* [Directions]: Look through the records below and give the number of lines holding the string "code", nothing more.

* [Records]:
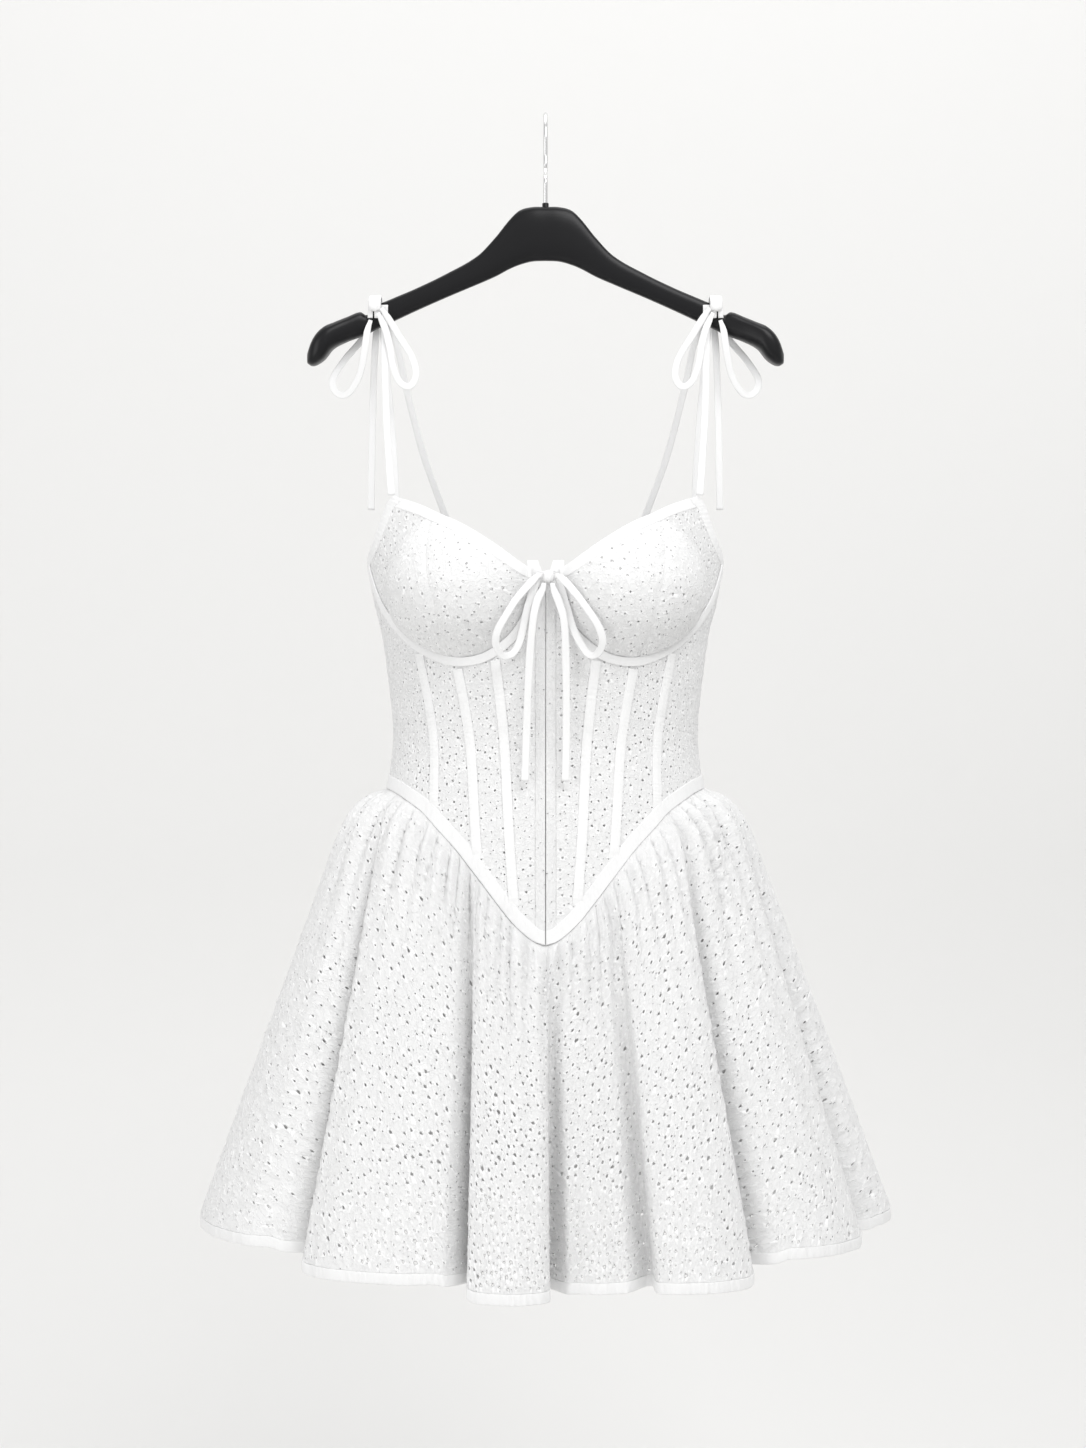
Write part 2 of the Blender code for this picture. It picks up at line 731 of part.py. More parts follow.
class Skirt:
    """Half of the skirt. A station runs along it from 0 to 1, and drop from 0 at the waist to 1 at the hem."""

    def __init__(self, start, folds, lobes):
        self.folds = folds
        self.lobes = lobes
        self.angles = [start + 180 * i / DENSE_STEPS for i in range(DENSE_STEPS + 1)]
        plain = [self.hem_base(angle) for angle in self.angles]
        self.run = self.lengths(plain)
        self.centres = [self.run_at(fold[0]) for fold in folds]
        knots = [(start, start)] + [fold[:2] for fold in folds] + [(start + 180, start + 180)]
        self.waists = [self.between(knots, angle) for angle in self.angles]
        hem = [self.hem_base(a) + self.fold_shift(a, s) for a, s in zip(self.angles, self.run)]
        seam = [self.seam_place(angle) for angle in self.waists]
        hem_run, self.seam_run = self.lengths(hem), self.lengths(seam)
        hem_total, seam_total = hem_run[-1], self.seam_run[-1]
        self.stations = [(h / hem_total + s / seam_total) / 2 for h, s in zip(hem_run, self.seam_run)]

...

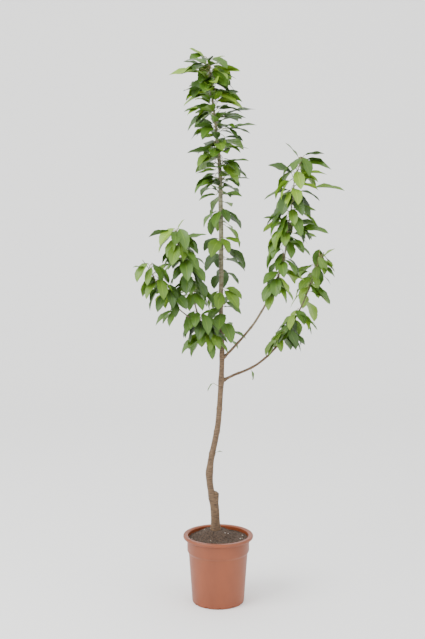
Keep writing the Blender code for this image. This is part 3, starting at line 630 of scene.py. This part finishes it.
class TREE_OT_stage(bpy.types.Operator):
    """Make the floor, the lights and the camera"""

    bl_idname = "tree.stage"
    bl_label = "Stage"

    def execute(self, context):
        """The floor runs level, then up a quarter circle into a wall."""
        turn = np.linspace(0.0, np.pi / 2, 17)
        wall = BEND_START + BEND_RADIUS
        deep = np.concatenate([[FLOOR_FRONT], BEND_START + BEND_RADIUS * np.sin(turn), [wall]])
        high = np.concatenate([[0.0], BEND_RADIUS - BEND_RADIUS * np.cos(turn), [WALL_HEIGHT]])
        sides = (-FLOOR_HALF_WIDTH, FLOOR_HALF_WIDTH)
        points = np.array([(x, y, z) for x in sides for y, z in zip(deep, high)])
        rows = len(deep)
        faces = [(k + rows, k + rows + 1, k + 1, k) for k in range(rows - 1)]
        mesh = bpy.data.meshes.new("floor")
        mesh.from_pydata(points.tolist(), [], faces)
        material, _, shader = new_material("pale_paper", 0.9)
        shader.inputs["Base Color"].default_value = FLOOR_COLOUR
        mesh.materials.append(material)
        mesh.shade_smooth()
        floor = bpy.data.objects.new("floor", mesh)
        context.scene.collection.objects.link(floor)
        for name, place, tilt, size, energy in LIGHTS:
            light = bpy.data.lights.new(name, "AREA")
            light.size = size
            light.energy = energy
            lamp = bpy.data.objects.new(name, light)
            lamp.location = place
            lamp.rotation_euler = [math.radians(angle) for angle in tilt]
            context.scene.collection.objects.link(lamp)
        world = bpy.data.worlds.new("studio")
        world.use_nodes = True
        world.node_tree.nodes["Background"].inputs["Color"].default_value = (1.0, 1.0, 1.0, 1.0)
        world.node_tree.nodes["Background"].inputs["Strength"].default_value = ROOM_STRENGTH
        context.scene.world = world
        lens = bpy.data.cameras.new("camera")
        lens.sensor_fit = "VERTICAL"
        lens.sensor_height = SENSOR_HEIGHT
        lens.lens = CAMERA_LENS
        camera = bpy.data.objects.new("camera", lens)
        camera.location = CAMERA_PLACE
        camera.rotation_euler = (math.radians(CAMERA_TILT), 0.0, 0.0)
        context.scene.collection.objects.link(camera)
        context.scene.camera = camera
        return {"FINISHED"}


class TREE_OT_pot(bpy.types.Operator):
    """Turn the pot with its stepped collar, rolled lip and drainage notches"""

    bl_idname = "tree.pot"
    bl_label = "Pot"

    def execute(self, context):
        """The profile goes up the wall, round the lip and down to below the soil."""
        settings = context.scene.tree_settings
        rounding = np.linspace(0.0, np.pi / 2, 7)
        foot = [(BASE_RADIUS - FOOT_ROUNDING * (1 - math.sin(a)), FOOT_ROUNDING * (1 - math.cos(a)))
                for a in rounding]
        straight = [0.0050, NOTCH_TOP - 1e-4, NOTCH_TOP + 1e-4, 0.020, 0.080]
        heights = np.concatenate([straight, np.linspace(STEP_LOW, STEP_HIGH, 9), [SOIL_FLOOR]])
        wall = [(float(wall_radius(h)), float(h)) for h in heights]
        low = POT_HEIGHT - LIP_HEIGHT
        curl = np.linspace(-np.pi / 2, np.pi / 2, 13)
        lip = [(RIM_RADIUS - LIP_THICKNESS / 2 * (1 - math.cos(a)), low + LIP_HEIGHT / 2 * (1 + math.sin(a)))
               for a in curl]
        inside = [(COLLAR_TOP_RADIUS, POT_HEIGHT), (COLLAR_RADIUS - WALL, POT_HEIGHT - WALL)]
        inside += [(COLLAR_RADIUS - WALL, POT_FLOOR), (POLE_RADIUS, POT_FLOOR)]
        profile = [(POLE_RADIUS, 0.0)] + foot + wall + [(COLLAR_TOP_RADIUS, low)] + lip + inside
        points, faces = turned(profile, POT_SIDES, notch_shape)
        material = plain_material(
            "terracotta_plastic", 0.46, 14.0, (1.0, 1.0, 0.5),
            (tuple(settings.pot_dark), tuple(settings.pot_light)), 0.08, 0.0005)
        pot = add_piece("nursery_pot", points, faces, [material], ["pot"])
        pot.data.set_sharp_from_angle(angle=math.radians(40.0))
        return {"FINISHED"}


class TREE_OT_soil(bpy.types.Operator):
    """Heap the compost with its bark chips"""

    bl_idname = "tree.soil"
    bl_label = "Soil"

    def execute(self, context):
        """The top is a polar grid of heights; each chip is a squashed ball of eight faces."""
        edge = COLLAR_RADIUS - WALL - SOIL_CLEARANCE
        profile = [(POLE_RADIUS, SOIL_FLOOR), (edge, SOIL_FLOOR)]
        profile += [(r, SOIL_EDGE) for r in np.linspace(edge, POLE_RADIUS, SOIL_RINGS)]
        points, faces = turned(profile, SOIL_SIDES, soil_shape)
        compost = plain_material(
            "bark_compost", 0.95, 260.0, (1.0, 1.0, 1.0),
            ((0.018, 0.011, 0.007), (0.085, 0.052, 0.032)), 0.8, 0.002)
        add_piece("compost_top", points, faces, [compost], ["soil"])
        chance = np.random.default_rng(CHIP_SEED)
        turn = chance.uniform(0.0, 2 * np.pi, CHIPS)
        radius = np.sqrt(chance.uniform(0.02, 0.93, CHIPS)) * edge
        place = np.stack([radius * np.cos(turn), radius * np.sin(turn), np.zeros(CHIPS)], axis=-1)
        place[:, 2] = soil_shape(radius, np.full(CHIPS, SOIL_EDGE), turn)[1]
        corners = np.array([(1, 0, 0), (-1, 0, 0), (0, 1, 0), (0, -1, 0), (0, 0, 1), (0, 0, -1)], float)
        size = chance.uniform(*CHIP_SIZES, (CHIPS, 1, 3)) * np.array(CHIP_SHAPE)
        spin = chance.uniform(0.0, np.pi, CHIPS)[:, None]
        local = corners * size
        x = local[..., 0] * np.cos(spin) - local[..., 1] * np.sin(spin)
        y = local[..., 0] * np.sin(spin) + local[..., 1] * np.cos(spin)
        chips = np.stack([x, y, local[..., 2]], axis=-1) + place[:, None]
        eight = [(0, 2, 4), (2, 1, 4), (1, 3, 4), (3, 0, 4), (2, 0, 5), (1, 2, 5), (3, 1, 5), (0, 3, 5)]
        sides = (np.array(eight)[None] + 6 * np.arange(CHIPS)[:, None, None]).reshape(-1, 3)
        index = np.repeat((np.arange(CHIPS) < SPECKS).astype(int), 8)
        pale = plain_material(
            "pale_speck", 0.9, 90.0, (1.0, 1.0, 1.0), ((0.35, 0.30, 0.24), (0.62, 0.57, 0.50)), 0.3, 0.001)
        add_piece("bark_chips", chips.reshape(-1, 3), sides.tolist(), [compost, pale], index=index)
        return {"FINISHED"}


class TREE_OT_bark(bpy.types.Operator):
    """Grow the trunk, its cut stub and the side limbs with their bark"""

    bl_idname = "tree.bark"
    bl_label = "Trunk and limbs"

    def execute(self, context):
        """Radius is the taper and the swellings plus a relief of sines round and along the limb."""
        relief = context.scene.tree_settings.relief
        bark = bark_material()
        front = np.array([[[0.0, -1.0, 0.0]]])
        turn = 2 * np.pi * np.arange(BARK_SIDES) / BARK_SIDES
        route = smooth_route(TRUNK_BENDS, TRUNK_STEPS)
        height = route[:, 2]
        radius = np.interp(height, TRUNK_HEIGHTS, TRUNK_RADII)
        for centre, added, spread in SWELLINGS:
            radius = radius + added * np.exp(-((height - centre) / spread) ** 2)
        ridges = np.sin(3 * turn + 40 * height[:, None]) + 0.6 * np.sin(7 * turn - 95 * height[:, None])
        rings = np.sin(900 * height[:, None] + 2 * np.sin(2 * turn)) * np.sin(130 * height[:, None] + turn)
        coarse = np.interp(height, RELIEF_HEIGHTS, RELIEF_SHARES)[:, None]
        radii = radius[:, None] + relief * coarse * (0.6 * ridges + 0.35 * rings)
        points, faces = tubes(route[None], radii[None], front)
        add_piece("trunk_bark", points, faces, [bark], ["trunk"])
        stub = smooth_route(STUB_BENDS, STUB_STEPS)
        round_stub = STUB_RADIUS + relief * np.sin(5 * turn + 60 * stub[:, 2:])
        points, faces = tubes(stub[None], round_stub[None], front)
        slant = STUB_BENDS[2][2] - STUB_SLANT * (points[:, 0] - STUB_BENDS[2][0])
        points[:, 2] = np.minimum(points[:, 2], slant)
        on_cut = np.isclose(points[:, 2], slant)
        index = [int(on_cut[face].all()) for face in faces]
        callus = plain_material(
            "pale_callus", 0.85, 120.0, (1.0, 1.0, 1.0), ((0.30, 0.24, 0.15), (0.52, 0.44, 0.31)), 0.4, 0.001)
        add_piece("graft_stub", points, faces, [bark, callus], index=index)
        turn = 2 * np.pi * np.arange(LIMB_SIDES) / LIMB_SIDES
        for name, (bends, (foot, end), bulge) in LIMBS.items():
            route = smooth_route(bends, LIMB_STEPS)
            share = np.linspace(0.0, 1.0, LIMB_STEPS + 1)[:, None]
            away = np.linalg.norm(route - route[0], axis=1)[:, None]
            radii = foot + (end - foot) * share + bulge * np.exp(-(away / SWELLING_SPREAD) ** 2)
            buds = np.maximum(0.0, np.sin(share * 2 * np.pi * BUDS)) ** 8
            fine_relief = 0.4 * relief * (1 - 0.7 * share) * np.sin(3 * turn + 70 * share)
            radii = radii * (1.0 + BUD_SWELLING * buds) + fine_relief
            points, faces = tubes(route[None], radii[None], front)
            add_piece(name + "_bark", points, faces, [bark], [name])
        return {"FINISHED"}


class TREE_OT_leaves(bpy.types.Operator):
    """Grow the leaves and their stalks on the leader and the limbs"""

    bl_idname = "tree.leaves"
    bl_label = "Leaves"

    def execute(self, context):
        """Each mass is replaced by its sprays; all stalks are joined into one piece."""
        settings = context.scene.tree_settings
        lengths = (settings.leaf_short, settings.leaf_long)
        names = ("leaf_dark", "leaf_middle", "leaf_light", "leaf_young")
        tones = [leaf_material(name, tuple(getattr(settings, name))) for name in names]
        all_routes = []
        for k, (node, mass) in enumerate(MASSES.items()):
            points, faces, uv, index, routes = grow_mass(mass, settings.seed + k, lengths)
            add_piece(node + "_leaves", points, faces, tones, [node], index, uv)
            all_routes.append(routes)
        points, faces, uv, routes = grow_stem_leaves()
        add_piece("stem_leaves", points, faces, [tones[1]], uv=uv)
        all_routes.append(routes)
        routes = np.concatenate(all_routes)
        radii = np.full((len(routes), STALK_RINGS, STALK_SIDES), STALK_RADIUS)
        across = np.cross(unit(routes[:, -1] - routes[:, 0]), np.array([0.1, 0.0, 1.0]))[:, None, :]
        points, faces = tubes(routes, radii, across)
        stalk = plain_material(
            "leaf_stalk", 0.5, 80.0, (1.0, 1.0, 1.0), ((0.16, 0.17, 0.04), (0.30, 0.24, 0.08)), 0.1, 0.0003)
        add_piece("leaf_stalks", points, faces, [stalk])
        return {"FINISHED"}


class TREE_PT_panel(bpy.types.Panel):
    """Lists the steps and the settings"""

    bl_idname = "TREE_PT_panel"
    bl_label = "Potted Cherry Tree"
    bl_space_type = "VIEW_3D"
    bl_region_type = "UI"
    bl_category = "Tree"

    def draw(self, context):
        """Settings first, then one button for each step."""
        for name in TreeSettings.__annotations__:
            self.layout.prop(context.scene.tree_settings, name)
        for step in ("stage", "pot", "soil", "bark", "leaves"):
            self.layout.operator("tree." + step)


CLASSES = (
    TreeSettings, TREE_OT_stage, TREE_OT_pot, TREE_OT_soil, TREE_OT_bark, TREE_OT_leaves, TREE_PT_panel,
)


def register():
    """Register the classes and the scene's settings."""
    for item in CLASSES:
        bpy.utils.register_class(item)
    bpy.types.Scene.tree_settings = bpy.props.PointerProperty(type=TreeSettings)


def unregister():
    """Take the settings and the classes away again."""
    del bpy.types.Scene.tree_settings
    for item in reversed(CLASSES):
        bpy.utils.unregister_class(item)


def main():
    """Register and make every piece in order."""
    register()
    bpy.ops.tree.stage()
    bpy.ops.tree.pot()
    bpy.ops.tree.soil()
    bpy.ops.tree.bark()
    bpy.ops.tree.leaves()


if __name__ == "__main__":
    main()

* [Exercise answer]: 2